### Source excerpt:

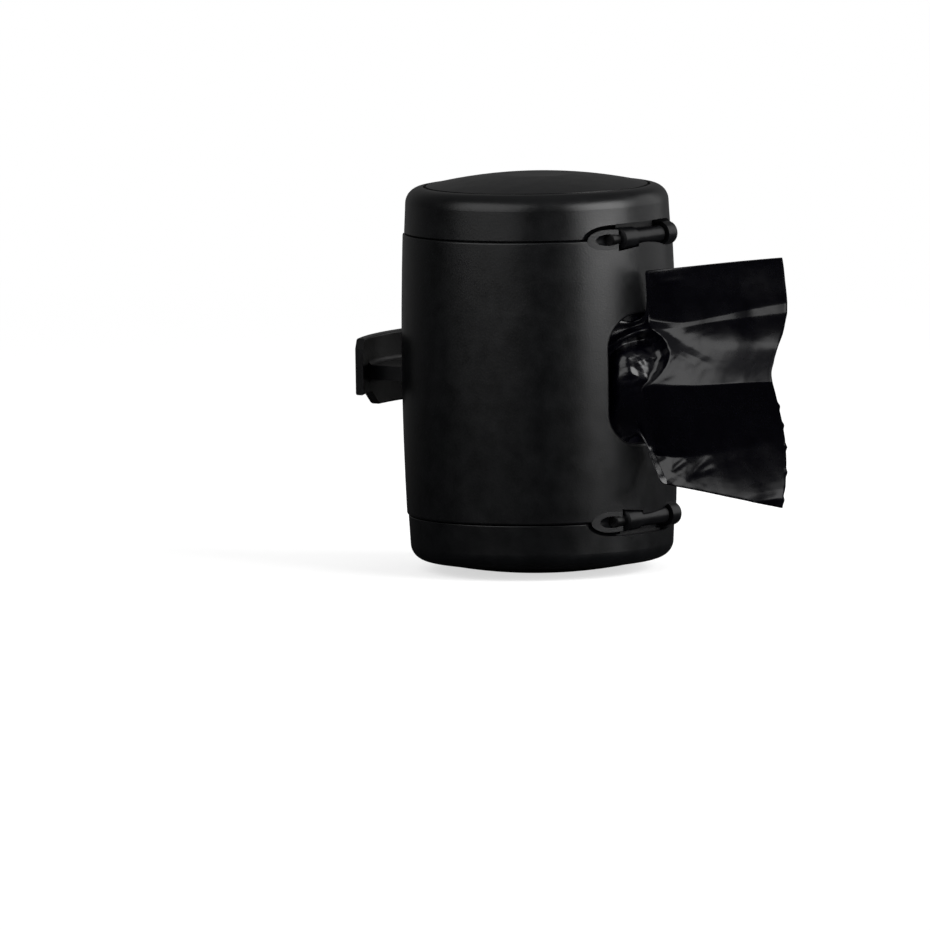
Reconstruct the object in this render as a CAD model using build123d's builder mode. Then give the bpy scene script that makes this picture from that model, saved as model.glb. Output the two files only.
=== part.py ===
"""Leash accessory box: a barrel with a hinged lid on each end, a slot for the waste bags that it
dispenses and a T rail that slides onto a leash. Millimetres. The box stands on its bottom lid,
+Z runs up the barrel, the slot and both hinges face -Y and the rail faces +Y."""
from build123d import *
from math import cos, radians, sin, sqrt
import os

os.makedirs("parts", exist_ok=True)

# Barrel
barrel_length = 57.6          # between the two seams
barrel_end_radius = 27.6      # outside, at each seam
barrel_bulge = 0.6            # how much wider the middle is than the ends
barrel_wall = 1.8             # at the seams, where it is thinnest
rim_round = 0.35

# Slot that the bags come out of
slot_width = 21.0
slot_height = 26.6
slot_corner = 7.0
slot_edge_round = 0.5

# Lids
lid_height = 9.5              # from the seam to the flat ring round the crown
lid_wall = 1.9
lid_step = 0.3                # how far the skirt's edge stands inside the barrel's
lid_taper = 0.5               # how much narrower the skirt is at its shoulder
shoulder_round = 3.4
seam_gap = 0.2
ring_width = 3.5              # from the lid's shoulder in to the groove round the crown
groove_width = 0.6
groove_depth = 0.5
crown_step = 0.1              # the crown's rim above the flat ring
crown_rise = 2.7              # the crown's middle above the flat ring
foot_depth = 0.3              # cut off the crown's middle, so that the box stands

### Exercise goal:
Within the listing above, find every line containing the string "from" and return it.

### Correct result:
Reconstruct the object in this render as a CAD model using build123d's builder mode. Then give the bpy scene script that makes this picture from that model, saved as model.glb. Output the two files only.
from build123d import *
from math import cos, radians, sin, sqrt
lid_height = 9.5              # from the seam to the flat ring round the crown
ring_width = 3.5              # from the lid's shoulder in to the groove round the crown